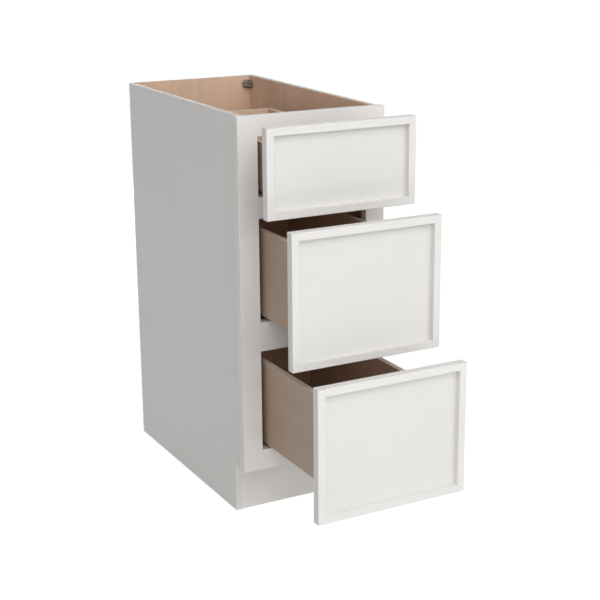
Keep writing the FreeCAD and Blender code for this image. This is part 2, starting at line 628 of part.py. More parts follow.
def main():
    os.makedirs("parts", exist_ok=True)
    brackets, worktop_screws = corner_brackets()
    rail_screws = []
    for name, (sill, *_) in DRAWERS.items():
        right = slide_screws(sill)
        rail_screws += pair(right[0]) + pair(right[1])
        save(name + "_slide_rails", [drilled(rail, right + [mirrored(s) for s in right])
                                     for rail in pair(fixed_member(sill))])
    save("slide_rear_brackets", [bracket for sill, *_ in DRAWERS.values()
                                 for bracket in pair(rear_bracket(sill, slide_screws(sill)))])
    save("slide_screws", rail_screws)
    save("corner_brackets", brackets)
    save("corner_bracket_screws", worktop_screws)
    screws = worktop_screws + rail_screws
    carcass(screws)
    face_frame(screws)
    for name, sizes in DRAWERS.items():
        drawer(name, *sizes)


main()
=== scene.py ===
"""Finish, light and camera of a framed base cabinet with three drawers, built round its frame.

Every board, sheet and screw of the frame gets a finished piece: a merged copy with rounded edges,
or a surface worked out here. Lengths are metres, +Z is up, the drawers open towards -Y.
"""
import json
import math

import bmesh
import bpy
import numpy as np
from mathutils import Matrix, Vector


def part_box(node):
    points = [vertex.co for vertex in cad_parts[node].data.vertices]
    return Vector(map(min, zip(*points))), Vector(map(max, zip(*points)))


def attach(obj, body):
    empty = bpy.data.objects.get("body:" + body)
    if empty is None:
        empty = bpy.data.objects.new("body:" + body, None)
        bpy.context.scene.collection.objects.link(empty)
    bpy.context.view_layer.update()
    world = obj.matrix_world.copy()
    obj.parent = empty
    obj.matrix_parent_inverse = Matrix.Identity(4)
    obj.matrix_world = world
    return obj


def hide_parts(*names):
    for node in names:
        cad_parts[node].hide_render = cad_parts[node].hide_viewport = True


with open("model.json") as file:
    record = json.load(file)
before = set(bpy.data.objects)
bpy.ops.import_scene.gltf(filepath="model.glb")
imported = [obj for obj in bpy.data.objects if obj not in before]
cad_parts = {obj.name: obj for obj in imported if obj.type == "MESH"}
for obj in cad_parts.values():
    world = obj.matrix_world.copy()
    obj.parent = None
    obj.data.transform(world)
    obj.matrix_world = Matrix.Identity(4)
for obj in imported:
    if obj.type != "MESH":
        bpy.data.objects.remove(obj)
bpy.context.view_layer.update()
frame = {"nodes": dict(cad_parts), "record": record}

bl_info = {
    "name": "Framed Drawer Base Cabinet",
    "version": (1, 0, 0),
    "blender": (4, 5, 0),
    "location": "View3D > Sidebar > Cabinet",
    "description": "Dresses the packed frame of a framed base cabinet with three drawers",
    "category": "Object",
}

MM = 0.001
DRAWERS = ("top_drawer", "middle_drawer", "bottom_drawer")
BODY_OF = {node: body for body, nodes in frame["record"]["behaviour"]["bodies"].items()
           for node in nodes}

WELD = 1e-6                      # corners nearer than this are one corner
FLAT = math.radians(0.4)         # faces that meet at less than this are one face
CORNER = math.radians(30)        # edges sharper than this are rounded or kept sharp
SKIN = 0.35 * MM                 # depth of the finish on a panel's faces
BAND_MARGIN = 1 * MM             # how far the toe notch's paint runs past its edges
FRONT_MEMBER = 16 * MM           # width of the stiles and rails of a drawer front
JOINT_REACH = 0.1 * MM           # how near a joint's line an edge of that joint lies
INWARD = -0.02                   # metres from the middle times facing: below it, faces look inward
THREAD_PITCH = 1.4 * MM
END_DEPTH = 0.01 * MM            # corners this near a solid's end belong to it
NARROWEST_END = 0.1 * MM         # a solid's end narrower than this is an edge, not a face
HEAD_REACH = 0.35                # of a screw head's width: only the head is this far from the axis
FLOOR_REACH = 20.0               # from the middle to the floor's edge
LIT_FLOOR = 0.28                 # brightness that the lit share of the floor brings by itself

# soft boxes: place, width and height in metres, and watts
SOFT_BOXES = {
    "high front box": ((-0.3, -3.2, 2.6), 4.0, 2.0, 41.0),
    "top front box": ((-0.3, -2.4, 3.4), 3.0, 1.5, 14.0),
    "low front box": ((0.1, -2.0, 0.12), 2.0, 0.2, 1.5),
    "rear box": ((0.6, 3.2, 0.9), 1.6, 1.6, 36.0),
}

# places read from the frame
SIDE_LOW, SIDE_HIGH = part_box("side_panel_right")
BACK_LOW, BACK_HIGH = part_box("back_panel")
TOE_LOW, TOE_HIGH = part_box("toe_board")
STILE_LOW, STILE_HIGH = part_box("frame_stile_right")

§

» Do this:
Write out every line exactly as it stands.

» Solution below:
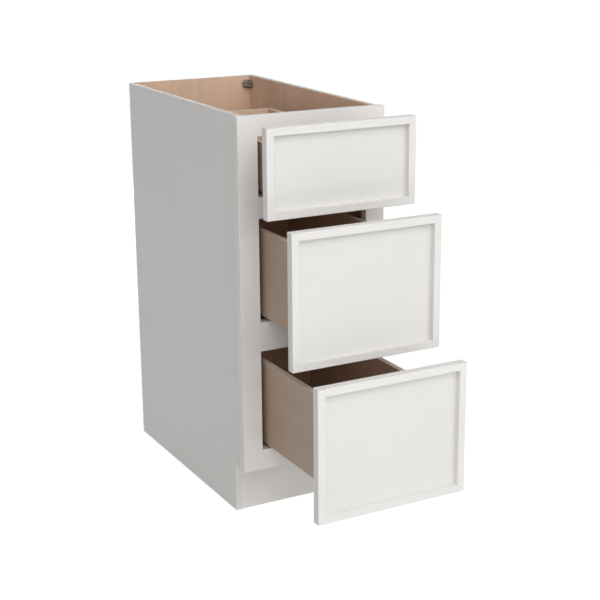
Keep writing the FreeCAD and Blender code for this image. This is part 2, starting at line 628 of part.py. More parts follow.
def main():
    os.makedirs("parts", exist_ok=True)
    brackets, worktop_screws = corner_brackets()
    rail_screws = []
    for name, (sill, *_) in DRAWERS.items():
        right = slide_screws(sill)
        rail_screws += pair(right[0]) + pair(right[1])
        save(name + "_slide_rails", [drilled(rail, right + [mirrored(s) for s in right])
                                     for rail in pair(fixed_member(sill))])
    save("slide_rear_brackets", [bracket for sill, *_ in DRAWERS.values()
                                 for bracket in pair(rear_bracket(sill, slide_screws(sill)))])
    save("slide_screws", rail_screws)
    save("corner_brackets", brackets)
    save("corner_bracket_screws", worktop_screws)
    screws = worktop_screws + rail_screws
    carcass(screws)
    face_frame(screws)
    for name, sizes in DRAWERS.items():
        drawer(name, *sizes)


main()
=== scene.py ===
"""Finish, light and camera of a framed base cabinet with three drawers, built round its frame.

Every board, sheet and screw of the frame gets a finished piece: a merged copy with rounded edges,
or a surface worked out here. Lengths are metres, +Z is up, the drawers open towards -Y.
"""
import json
import math

import bmesh
import bpy
import numpy as np
from mathutils import Matrix, Vector


def part_box(node):
    points = [vertex.co for vertex in cad_parts[node].data.vertices]
    return Vector(map(min, zip(*points))), Vector(map(max, zip(*points)))


def attach(obj, body):
    empty = bpy.data.objects.get("body:" + body)
    if empty is None:
        empty = bpy.data.objects.new("body:" + body, None)
        bpy.context.scene.collection.objects.link(empty)
    bpy.context.view_layer.update()
    world = obj.matrix_world.copy()
    obj.parent = empty
    obj.matrix_parent_inverse = Matrix.Identity(4)
    obj.matrix_world = world
    return obj


def hide_parts(*names):
    for node in names:
        cad_parts[node].hide_render = cad_parts[node].hide_viewport = True


with open("model.json") as file:
    record = json.load(file)
before = set(bpy.data.objects)
bpy.ops.import_scene.gltf(filepath="model.glb")
imported = [obj for obj in bpy.data.objects if obj not in before]
cad_parts = {obj.name: obj for obj in imported if obj.type == "MESH"}
for obj in cad_parts.values():
    world = obj.matrix_world.copy()
    obj.parent = None
    obj.data.transform(world)
    obj.matrix_world = Matrix.Identity(4)
for obj in imported:
    if obj.type != "MESH":
        bpy.data.objects.remove(obj)
bpy.context.view_layer.update()
frame = {"nodes": dict(cad_parts), "record": record}

bl_info = {
    "name": "Framed Drawer Base Cabinet",
    "version": (1, 0, 0),
    "blender": (4, 5, 0),
    "location": "View3D > Sidebar > Cabinet",
    "description": "Dresses the packed frame of a framed base cabinet with three drawers",
    "category": "Object",
}

MM = 0.001
DRAWERS = ("top_drawer", "middle_drawer", "bottom_drawer")
BODY_OF = {node: body for body, nodes in frame["record"]["behaviour"]["bodies"].items()
           for node in nodes}

WELD = 1e-6                      # corners nearer than this are one corner
FLAT = math.radians(0.4)         # faces that meet at less than this are one face
CORNER = math.radians(30)        # edges sharper than this are rounded or kept sharp
SKIN = 0.35 * MM                 # depth of the finish on a panel's faces
BAND_MARGIN = 1 * MM             # how far the toe notch's paint runs past its edges
FRONT_MEMBER = 16 * MM           # width of the stiles and rails of a drawer front
JOINT_REACH = 0.1 * MM           # how near a joint's line an edge of that joint lies
INWARD = -0.02                   # metres from the middle times facing: below it, faces look inward
THREAD_PITCH = 1.4 * MM
END_DEPTH = 0.01 * MM            # corners this near a solid's end belong to it
NARROWEST_END = 0.1 * MM         # a solid's end narrower than this is an edge, not a face
HEAD_REACH = 0.35                # of a screw head's width: only the head is this far from the axis
FLOOR_REACH = 20.0               # from the middle to the floor's edge
LIT_FLOOR = 0.28                 # brightness that the lit share of the floor brings by itself

# soft boxes: place, width and height in metres, and watts
SOFT_BOXES = {
    "high front box": ((-0.3, -3.2, 2.6), 4.0, 2.0, 41.0),
    "top front box": ((-0.3, -2.4, 3.4), 3.0, 1.5, 14.0),
    "low front box": ((0.1, -2.0, 0.12), 2.0, 0.2, 1.5),
    "rear box": ((0.6, 3.2, 0.9), 1.6, 1.6, 36.0),
}

# places read from the frame
SIDE_LOW, SIDE_HIGH = part_box("side_panel_right")
BACK_LOW, BACK_HIGH = part_box("back_panel")
TOE_LOW, TOE_HIGH = part_box("toe_board")
STILE_LOW, STILE_HIGH = part_box("frame_stile_right")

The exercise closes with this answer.